• _Instructions to follow_: Extract, unchanged, each line of the listing below from its first line through the line that contains "profile, steps=96, closed=False)", inclusive, and nothing else.

• _Recorded data_:
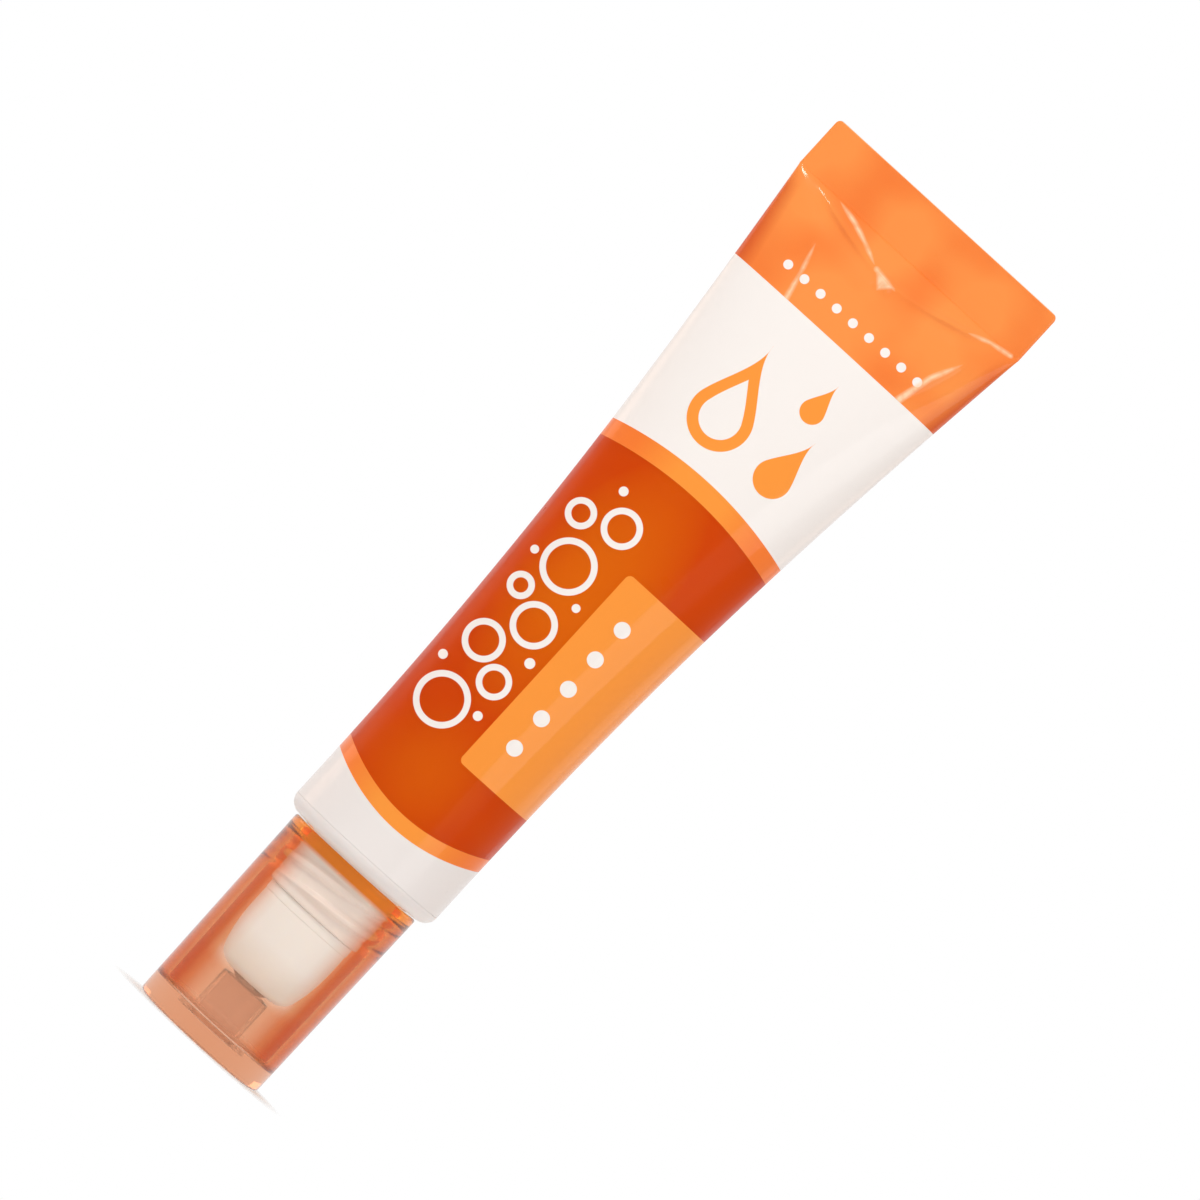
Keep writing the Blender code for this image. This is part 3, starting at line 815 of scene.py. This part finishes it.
dress(clear_shader, {
    "Base Color": colour,
    "Transmission Weight": 0.94,
    "IOR": 1.49,
    "Specular Tint": (1.0, 0.70, 0.48, 1.0),
    "Roughness": handling + in_bore * (thread_marks + base_marks) + 0.015,
    "Normal": places.noise(130.0, 1.0).bump(0.3, 0.08 * MM),
})
let_through(clear_plastic, clear_shader, (1.0, 0.99, 0.98), "Is Diffuse Ray", "Is Shadow Ray")
densest = max(SOAKS_UP)
soak_tint = tuple(1.0 - part / densest for part in SOAKS_UP)
soak = places.node("VolumeAbsorption", {}, {"Color": soak_tint, "Density": densest})
cap_output = clear_plastic.node_tree.nodes["Material Output"]
clear_plastic.node_tree.links.new(soak.socket, cap_output.inputs["Volume"])
cap_mesh.materials.append(clear_plastic)
add_piece(cap_mesh, "cap", "cap_clear", "cap_shell")

# The plug is a small cup in soft, milky plastic, pressed into the cap's end. Its round rim closes
# on the housing's tip, round the ball.
PLUG_RADIUS = plug_high.x
PLUG_WALL = 0.5 * MM
PLUG_BASE_Z = plug_low.z + 0.6 * MM
PLUG_BEVEL = 0.1 * MM
PLUG_RIM_Z = plug_high.z - 0.35 * MM
plug_bore = PLUG_RADIUS - PLUG_WALL
rim_round = PLUG_WALL / 2
profile = [(0.0, PLUG_BASE_Z), (plug_bore - PLUG_BEVEL, PLUG_BASE_Z), (plug_bore, PLUG_BASE_Z + PLUG_BEVEL)]
profile += arc(plug_bore + rim_round, PLUG_RIM_Z - rim_round, rim_round, 180, 0, 12)
profile += [(PLUG_RADIUS, plug_low.z + PLUG_BEVEL), (PLUG_RADIUS - PLUG_BEVEL, plug_low.z), (0.0, plug_low.z)]
plug_mesh = turned("sealing_plug", profile, steps=96, closed=False)

MILKY = (0.93, 0.85, 0.82)
MILKY_SHADE = (0.88, 0.80, 0.76)
milky_plastic, milky_shader, places = new_material("milky_plastic")
cloud = places.noise(420.0, 3.0)
dress(milky_shader, {
    "Base Color": places.flat(MILKY).painted(MILKY_SHADE, cloud * 0.6),
    "Roughness": cloud * 0.1 + 0.05,
    "Transmission Weight": 0.9,
    "IOR": 1.46,
})
let_through(milky_plastic, milky_shader, (0.99, 0.96, 0.93), "Is Shadow Ray")
plug_mesh.materials.append(milky_plastic)
add_piece(plug_mesh, "cap_seal", "plug_plastic", "cap_plug")

# The oil fills the tube from the head up to its level, with air left under the weld. It is a thin
# clear oil, deep orange through the window in the print.
oil_low, oil_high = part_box("oil_fill")
OIL_FIT = 0.03 * MM
OIL_CORNER = 1.5 * MM
OIL_CORNER_HEIGHT = 1.7 * MM
in_head = SKIRT_BORE - OIL_FIT
skirt_top = head_high.z + OIL_FIT
rings = []
for share in np.linspace(0.0, 1.0, 8):
    radius = in_head - OIL_CORNER * (1 - share)
    rings.append((*film_ring(radius, radius, ROUND), oil_low.z + OIL_CORNER_HEIGHT * share))
rings.append((*film_ring(in_head, in_head, ROUND), skirt_top))
inset = FILM + OIL_FIT
for z in np.linspace(skirt_top + 0.02 * MM, oil_high.z, 70):
    width, depth, squareness = film_section(z)
    rings.append((*film_ring(width - inset, depth - inset, squareness), z))
oil_mesh = film_mesh("oil", rings)

DEEP_OIL = (0.70, 0.075, 0.0012)
OIL_PAINTED_LIGHT = (0.95, 0.22, 0.005)
OIL_PAINTED_GLOW = (0.95, 0.26, 0.008)
oil, oil_shader, places = new_material("orange_oil")
# The oil is painted lighter round the middle of the window and in random spots: painted glow.
middle = (1.0 - abs(places.in_mm("Z") - 60.0) / 18.0).clamped()
colour = places.flat(DEEP_OIL).painted(OIL_PAINTED_LIGHT, middle * 0.7)
colour = colour.painted(OIL_PAINTED_GLOW, (places.noise(35.0, 2.0) - 0.45).clamped() * 1.2)
dress(oil_shader, {
    "Base Color": colour,
    "Roughness": 0.12,
    "IOR": 1.47,
    "Specular IOR Level": 0.05,
})
oil_mesh.materials.append(oil)
add_piece(oil_mesh, "tube", "oil", "oil_fill")

# The tube stands on a plain pale floor in a white studio. The floor is matt near the tube, where
# it takes the shadow. Further out the camera sees past it, to the white of the studio.
FLOOR_RADIUS = 3.0
FLOOR_SIDES = 96
FLOOR_Z = -0.02 * MM
FLOOR_SEEN_TO = 8.2
FLOOR_FADE = 3.2
PAPER = (0.92, 0.92, 0.92, 1.0)
WHITE = (1.0, 1.0, 1.0, 1.0)
circle = []
for angle in np.arange(FLOOR_SIDES) / FLOOR_SIDES * math.tau:
    circle.append((FLOOR_RADIUS * math.cos(angle), FLOOR_RADIUS * math.sin(angle), FLOOR_Z))
floor_mesh = bpy.data.meshes.new("studio_floor")
floor_mesh.from_pydata(circle, [], [tuple(range(FLOOR_SIDES))])
floor = bpy.data.objects.new("studio_floor", floor_mesh)
bpy.context.scene.collection.objects.link(floor)
paper, paper_shader, places = new_material("floor_paper")
dress(paper_shader, {"Base Color": PAPER, "Roughness": 0.9, "Specular IOR Level": 0.0})
from_middle = (places.in_mm("X") ** 2.0 + places.in_mm("Y") ** 2.0) ** 0.5
away = ((from_middle - FLOOR_SEEN_TO) / FLOOR_FADE).clamped()
white = places.node("Emission", {}, {"Color": WHITE, "Strength": 1.0})
clear = places.node("BsdfTransparent", {}, {"Color": WHITE})
in_glass = light_kinds(places, "Is Glossy Ray", "Is Transmission Ray")
seen_past = light_kinds(places, "Is Camera Ray") * away
surface = Socket(paper.node_tree, paper_shader.outputs[0])
surface = places.node("MixShader", {}, {0: in_glass, 1: surface, 2: white})
surface = places.node("MixShader", {}, {0: seen_past, 1: surface, 2: clear})
set_surface(paper, surface)
floor_mesh.materials.append(paper)

WORLD_LIGHT = 0.52
world = bpy.data.worlds.new("white_studio")
world.use_nodes = True
bpy.context.scene.world = world
shown = light_kinds(Socket(world.node_tree), "Is Camera Ray", "Is Glossy Ray", "Is Transmission Ray")
background = world.node_tree.nodes["Background"]
dress(background, {"Color": WHITE, "Strength": shown * (1.0 - WORLD_LIGHT) + WORLD_LIGHT})

LAMPS_AIM_AT = Vector((0.0, 0.0, 56.0 * MM))
WARM = (1.0, 0.66, 0.48)


def soft_lamp(name, place, width, height, watts, colour=(1.0, 1.0, 1.0)):
    """An area lamp that faces the middle of the tube."""
    lamp = bpy.data.lights.new(name, "AREA")
    lamp.shape = "RECTANGLE"
    lamp.size = width
    lamp.size_y = height
    lamp.energy = watts
    lamp.color = colour
    holder = bpy.data.objects.new(name, lamp)
    holder.location = place
    holder.rotation_mode = "QUATERNION"
    holder.rotation_quaternion = (LAMPS_AIM_AT - Vector(place)).to_track_quat("-Z", "Y")
    bpy.context.scene.collection.objects.link(holder)


soft_lamp("key_lamp", (-0.22, -0.45, 0.62), 0.16, 0.16, 2.3)
soft_lamp("fill_lamp", (0.60, -0.45, 0.10), 0.40, 0.60, 1.3)
soft_lamp("left_back_lamp", (-0.60, 0.30, 0.20), 0.30, 0.60, 0.9, WARM)
soft_lamp("right_back_lamp", (0.60, 0.35, 0.30), 0.30, 0.60, 0.6, WARM)

# The camera looks level along +Y at the printed front, and is rolled so that the tube lies from
# the lower left of the picture to the upper right.
PICTURE_WIDTH = 0.1212
CAMERA_DISTANCE = 1.2
CAMERA_HEIGHT = 0.06025
SENSOR_WIDTH = 36.0
ROLL_COS = 0.7381
ROLL_SIN = 0.6744
camera_data = bpy.data.cameras.new("camera")
camera_data.sensor_width = SENSOR_WIDTH
camera_data.lens = SENSOR_WIDTH * CAMERA_DISTANCE / PICTURE_WIDTH
camera_data.clip_start = 0.05
camera_data.clip_end = 20.0
camera = bpy.data.objects.new("camera", camera_data)
right = Vector((ROLL_COS, 0.0, ROLL_SIN))
up = Vector((-ROLL_SIN, 0.0, ROLL_COS))
towards = Vector((0.0, -1.0, 0.0))
place = Matrix.Translation((0.0, -CAMERA_DISTANCE, CAMERA_HEIGHT))
camera.matrix_world = place @ Matrix((right, up, towards)).transposed().to_4x4()
bpy.context.scene.collection.objects.link(camera)
bpy.context.scene.camera = camera
bpy.context.scene.view_settings.view_transform = "Standard"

• _Problem solution_:
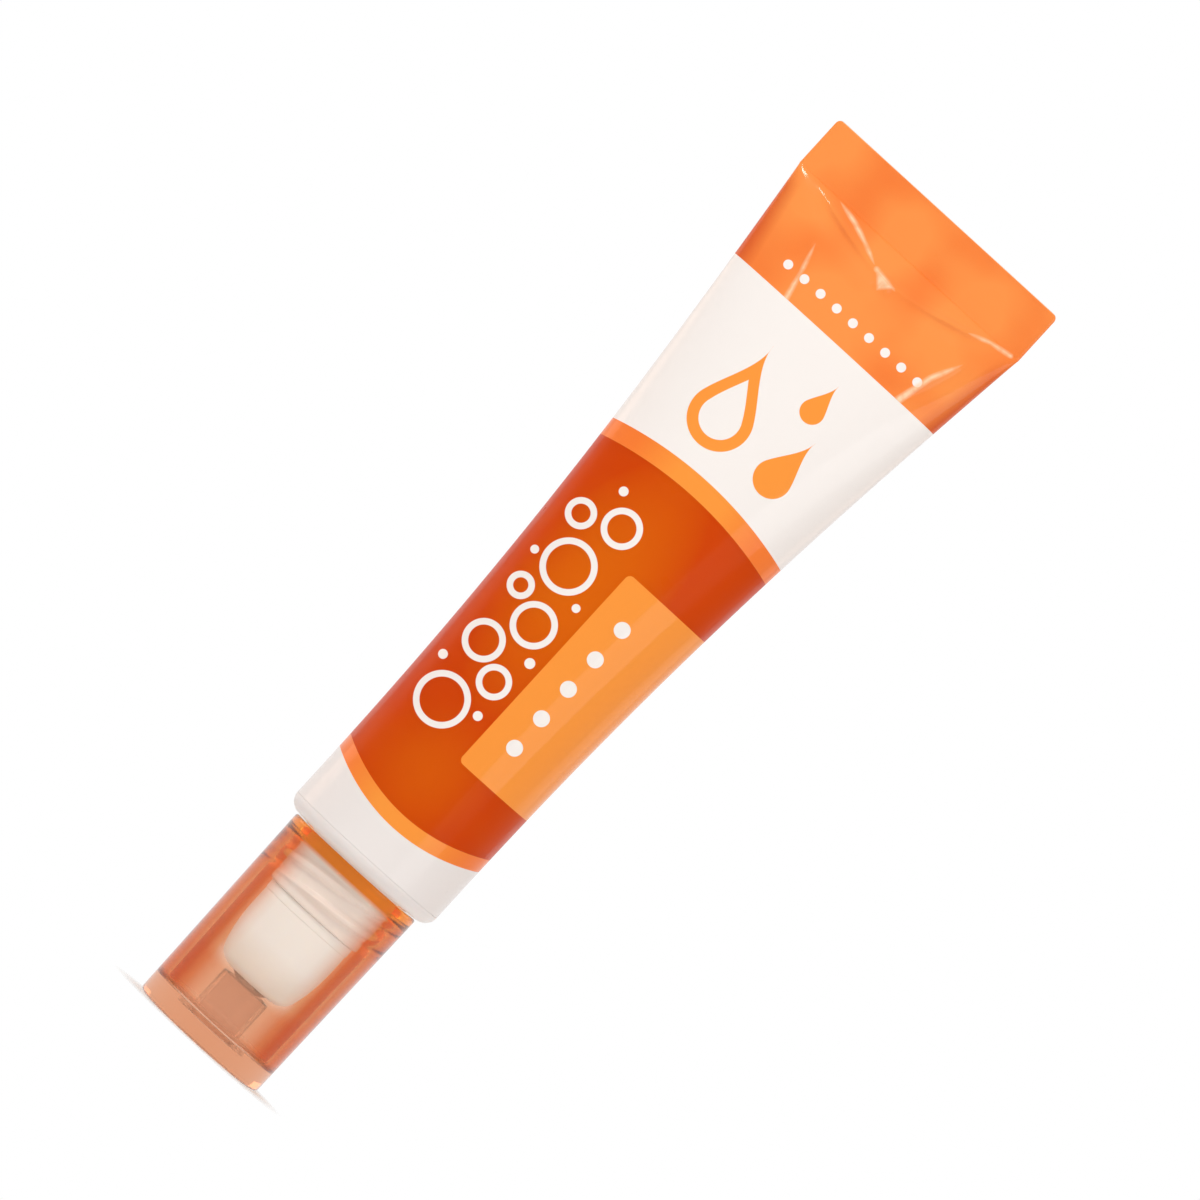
Keep writing the Blender code for this image. This is part 3, starting at line 815 of scene.py. This part finishes it.
dress(clear_shader, {
    "Base Color": colour,
    "Transmission Weight": 0.94,
    "IOR": 1.49,
    "Specular Tint": (1.0, 0.70, 0.48, 1.0),
    "Roughness": handling + in_bore * (thread_marks + base_marks) + 0.015,
    "Normal": places.noise(130.0, 1.0).bump(0.3, 0.08 * MM),
})
let_through(clear_plastic, clear_shader, (1.0, 0.99, 0.98), "Is Diffuse Ray", "Is Shadow Ray")
densest = max(SOAKS_UP)
soak_tint = tuple(1.0 - part / densest for part in SOAKS_UP)
soak = places.node("VolumeAbsorption", {}, {"Color": soak_tint, "Density": densest})
cap_output = clear_plastic.node_tree.nodes["Material Output"]
clear_plastic.node_tree.links.new(soak.socket, cap_output.inputs["Volume"])
cap_mesh.materials.append(clear_plastic)
add_piece(cap_mesh, "cap", "cap_clear", "cap_shell")

# The plug is a small cup in soft, milky plastic, pressed into the cap's end. Its round rim closes
# on the housing's tip, round the ball.
PLUG_RADIUS = plug_high.x
PLUG_WALL = 0.5 * MM
PLUG_BASE_Z = plug_low.z + 0.6 * MM
PLUG_BEVEL = 0.1 * MM
PLUG_RIM_Z = plug_high.z - 0.35 * MM
plug_bore = PLUG_RADIUS - PLUG_WALL
rim_round = PLUG_WALL / 2
profile = [(0.0, PLUG_BASE_Z), (plug_bore - PLUG_BEVEL, PLUG_BASE_Z), (plug_bore, PLUG_BASE_Z + PLUG_BEVEL)]
profile += arc(plug_bore + rim_round, PLUG_RIM_Z - rim_round, rim_round, 180, 0, 12)
profile += [(PLUG_RADIUS, plug_low.z + PLUG_BEVEL), (PLUG_RADIUS - PLUG_BEVEL, plug_low.z), (0.0, plug_low.z)]
plug_mesh = turned("sealing_plug", profile, steps=96, closed=False)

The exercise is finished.